> _What you will do_
Extract, unchanged, every line from the top of the material below through the line with "the axle pad.", and no more.

***** Dataset extract

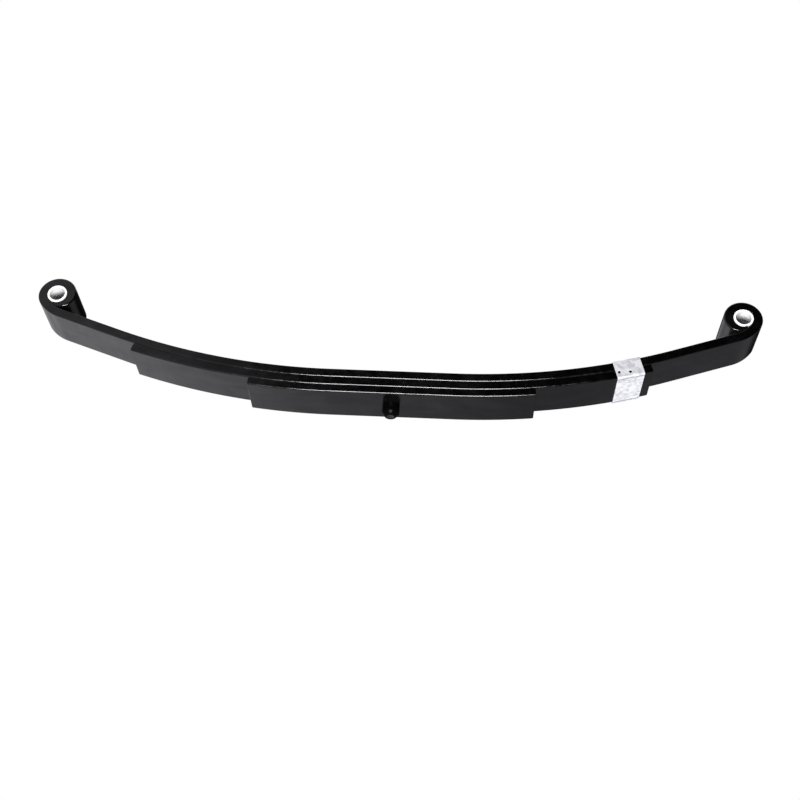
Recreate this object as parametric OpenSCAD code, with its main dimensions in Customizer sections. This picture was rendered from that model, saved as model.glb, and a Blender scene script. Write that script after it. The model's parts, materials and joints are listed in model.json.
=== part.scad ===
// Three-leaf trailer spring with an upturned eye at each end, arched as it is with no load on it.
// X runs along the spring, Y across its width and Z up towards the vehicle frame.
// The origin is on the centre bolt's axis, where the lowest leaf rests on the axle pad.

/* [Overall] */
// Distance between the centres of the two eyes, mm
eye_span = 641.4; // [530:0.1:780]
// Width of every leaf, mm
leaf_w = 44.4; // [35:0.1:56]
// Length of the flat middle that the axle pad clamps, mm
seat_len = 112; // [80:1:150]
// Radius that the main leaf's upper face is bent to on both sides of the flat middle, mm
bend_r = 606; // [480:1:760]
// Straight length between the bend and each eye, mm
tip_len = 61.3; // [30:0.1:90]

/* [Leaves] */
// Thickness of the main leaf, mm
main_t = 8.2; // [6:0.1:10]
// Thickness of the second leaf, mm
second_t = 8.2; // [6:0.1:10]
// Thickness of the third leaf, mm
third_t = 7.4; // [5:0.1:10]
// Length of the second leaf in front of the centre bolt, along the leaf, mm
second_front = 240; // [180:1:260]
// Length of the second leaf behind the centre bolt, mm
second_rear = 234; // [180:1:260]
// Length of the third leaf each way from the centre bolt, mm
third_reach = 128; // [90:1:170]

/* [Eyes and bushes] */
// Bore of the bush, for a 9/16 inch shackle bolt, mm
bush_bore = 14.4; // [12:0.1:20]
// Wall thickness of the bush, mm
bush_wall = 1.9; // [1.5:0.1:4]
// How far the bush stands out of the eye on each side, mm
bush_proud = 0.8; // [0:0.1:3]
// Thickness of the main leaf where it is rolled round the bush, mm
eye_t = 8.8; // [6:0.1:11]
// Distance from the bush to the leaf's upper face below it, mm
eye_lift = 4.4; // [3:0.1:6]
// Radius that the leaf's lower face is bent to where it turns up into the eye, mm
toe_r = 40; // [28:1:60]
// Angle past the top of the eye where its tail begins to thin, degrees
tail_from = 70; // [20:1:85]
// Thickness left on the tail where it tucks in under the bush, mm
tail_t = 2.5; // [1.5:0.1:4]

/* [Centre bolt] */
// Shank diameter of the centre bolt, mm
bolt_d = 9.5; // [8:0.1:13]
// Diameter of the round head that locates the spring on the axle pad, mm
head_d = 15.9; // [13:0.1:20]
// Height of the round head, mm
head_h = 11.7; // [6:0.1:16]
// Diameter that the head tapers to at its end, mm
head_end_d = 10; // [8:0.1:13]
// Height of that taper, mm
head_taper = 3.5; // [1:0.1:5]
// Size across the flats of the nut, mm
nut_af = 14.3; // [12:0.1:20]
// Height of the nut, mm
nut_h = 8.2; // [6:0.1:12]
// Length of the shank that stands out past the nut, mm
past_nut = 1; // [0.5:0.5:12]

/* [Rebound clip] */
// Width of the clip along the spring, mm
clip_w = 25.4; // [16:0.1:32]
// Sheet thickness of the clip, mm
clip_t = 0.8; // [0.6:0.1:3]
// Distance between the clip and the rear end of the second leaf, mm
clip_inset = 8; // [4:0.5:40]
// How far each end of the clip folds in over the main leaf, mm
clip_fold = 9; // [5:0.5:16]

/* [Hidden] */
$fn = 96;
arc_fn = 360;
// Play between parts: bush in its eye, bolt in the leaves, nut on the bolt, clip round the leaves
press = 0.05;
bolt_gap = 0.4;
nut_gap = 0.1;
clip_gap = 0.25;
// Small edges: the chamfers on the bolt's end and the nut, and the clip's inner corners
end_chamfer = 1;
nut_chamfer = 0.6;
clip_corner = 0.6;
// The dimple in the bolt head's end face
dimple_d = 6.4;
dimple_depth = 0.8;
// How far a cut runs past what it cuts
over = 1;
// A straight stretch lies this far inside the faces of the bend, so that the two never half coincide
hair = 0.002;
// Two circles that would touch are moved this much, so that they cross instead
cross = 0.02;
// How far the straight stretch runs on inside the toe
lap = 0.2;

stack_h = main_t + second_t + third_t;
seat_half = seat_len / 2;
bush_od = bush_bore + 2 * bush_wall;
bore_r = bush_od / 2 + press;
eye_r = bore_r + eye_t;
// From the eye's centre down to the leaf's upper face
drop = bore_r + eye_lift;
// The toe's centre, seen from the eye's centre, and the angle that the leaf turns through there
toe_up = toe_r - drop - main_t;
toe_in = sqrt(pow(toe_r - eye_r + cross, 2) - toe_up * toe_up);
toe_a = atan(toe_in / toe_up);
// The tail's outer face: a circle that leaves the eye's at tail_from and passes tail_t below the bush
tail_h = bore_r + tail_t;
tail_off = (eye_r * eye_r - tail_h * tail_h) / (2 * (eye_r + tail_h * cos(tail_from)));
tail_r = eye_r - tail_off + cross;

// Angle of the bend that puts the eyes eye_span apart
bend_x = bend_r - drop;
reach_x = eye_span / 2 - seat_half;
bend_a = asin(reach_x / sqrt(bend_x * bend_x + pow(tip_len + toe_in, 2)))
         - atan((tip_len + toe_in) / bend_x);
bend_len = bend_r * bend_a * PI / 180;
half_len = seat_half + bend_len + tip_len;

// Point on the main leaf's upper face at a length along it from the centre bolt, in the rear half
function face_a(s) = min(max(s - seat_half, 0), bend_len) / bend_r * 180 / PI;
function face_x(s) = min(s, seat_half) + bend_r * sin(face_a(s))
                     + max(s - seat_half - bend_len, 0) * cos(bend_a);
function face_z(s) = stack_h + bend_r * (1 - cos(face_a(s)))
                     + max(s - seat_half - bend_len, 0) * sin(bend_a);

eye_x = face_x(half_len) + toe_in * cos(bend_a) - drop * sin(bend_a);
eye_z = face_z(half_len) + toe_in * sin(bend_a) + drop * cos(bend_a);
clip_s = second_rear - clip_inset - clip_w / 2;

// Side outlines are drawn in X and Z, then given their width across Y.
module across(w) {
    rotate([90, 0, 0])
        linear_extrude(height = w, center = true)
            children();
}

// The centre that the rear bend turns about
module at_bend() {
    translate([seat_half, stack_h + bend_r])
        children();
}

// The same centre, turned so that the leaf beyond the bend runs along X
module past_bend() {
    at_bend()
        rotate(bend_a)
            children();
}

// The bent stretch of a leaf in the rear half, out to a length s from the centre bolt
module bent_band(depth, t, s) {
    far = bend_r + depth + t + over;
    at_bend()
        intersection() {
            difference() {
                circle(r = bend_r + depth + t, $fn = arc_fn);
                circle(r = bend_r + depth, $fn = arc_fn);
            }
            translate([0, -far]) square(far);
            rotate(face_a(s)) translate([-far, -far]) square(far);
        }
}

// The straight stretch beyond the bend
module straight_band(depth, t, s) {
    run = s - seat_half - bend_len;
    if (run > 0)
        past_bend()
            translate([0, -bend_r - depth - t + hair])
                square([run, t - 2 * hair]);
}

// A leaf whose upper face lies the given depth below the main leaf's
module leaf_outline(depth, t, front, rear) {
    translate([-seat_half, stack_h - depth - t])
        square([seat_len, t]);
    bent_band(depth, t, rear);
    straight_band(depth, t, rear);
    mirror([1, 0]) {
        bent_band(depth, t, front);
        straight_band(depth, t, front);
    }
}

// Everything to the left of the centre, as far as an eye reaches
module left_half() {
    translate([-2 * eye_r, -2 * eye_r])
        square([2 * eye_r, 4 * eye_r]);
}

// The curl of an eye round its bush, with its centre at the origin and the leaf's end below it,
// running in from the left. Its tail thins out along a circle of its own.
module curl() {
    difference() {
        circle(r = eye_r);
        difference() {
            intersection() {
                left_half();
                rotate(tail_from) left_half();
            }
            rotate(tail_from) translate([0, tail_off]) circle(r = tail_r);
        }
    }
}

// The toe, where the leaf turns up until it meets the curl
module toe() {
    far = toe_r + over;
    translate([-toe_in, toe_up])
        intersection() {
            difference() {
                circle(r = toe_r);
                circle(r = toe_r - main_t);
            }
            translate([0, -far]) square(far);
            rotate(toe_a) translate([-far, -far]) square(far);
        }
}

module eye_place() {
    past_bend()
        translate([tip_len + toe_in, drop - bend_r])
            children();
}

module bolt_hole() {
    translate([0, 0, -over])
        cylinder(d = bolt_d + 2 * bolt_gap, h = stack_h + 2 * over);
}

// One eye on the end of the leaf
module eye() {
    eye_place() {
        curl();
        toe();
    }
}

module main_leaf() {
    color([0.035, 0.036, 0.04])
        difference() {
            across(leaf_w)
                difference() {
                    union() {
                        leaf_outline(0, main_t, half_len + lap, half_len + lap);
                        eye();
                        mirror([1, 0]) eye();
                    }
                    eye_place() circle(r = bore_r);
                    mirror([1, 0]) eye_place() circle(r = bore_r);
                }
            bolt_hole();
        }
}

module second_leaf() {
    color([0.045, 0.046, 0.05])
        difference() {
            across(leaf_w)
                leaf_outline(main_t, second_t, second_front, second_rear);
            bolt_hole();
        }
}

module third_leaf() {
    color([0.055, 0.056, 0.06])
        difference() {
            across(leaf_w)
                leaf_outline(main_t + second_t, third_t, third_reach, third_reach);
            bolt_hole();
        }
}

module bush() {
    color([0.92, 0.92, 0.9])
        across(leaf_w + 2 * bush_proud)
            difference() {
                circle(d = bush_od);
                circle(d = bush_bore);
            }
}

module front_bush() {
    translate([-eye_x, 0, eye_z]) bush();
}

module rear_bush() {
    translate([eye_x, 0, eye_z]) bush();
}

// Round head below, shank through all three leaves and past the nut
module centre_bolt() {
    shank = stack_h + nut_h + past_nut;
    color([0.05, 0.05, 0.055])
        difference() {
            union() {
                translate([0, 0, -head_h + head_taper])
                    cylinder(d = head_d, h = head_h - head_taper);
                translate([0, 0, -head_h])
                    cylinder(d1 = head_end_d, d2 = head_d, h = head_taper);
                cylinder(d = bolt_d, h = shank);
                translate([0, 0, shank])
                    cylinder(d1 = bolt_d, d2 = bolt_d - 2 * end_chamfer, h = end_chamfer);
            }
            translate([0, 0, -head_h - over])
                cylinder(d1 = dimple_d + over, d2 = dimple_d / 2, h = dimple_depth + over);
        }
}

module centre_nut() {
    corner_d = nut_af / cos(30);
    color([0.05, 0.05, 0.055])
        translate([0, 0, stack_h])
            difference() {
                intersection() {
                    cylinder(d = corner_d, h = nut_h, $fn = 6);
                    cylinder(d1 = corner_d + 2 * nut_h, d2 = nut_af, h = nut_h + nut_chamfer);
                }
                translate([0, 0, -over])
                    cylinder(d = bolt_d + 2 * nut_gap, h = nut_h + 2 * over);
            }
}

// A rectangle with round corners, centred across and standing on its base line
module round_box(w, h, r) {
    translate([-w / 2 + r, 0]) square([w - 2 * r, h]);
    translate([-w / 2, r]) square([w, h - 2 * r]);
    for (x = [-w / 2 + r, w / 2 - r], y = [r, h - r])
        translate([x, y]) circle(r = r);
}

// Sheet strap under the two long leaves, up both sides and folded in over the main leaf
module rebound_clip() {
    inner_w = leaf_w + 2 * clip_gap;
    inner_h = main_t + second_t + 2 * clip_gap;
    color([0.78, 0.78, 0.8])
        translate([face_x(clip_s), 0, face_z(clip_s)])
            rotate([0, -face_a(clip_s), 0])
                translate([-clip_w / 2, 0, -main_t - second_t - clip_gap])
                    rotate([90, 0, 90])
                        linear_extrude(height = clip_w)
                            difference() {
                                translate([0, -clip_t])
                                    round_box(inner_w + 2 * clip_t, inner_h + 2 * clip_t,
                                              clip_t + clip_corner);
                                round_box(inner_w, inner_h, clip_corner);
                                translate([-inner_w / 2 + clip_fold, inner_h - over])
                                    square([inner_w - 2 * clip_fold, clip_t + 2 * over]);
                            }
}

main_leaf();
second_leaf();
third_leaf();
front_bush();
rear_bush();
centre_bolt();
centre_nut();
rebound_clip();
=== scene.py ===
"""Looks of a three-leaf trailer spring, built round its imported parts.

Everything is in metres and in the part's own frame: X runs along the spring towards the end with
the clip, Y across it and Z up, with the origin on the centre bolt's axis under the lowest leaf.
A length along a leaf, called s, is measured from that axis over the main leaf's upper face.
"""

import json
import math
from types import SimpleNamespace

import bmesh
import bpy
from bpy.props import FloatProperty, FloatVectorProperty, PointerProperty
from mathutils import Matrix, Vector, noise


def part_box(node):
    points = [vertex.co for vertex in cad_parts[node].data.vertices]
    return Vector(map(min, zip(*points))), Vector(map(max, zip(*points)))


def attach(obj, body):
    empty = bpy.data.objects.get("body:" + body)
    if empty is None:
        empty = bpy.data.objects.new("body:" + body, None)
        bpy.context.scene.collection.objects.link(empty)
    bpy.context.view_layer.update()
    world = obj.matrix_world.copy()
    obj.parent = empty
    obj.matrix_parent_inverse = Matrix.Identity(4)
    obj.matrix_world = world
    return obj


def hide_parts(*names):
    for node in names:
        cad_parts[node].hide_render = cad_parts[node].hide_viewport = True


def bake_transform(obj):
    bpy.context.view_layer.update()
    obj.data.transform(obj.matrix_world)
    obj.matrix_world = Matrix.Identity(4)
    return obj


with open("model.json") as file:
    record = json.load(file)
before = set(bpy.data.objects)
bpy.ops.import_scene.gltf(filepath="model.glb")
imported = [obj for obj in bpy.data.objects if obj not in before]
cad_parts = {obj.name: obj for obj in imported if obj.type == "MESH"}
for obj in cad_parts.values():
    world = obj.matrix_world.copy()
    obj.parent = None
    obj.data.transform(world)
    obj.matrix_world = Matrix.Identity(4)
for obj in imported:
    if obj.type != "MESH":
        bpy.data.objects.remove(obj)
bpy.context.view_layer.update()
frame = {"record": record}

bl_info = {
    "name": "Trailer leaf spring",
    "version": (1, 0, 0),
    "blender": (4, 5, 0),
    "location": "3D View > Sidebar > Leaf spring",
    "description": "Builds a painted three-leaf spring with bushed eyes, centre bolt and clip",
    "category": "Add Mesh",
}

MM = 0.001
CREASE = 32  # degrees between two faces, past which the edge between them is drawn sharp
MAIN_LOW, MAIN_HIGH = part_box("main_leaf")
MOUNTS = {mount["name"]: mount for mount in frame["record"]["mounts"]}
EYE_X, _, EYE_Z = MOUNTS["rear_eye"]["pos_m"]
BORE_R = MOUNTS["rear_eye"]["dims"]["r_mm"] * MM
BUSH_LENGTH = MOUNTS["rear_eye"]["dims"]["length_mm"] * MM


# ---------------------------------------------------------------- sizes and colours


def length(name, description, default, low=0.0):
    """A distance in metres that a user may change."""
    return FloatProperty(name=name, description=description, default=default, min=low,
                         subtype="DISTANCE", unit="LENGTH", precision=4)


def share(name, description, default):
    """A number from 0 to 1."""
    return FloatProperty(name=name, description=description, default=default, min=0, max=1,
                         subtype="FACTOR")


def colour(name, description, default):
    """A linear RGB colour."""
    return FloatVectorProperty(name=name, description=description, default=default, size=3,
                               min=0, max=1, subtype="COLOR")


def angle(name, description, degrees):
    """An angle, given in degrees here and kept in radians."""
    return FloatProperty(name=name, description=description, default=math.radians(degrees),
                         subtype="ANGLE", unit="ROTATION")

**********

> _Result_
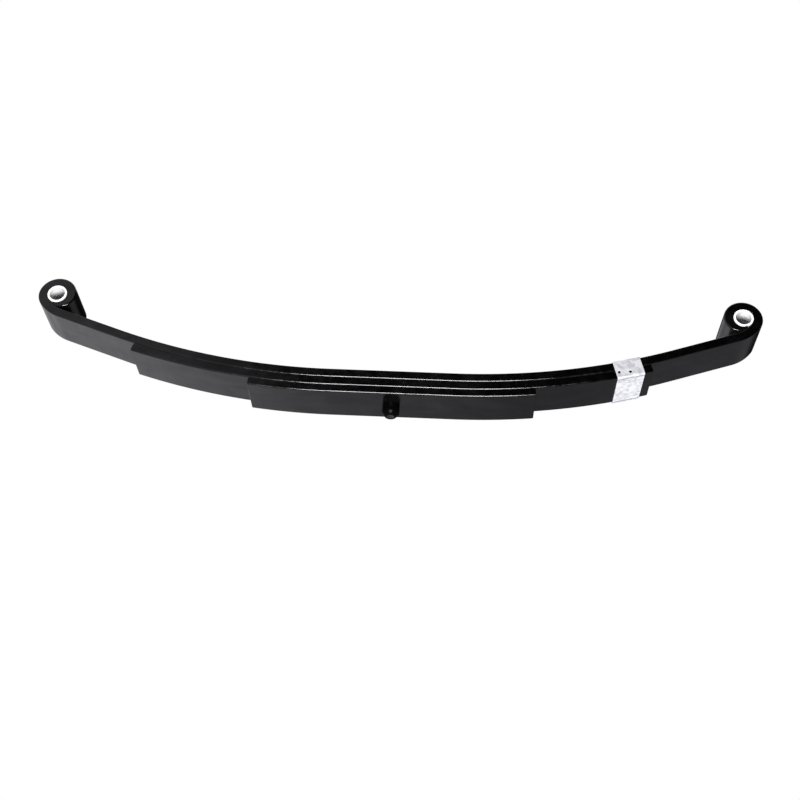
Recreate this object as parametric OpenSCAD code, with its main dimensions in Customizer sections. This picture was rendered from that model, saved as model.glb, and a Blender scene script. Write that script after it. The model's parts, materials and joints are listed in model.json.
=== part.scad ===
// Three-leaf trailer spring with an upturned eye at each end, arched as it is with no load on it.
// X runs along the spring, Y across its width and Z up towards the vehicle frame.
// The origin is on the centre bolt's axis, where the lowest leaf rests on the axle pad.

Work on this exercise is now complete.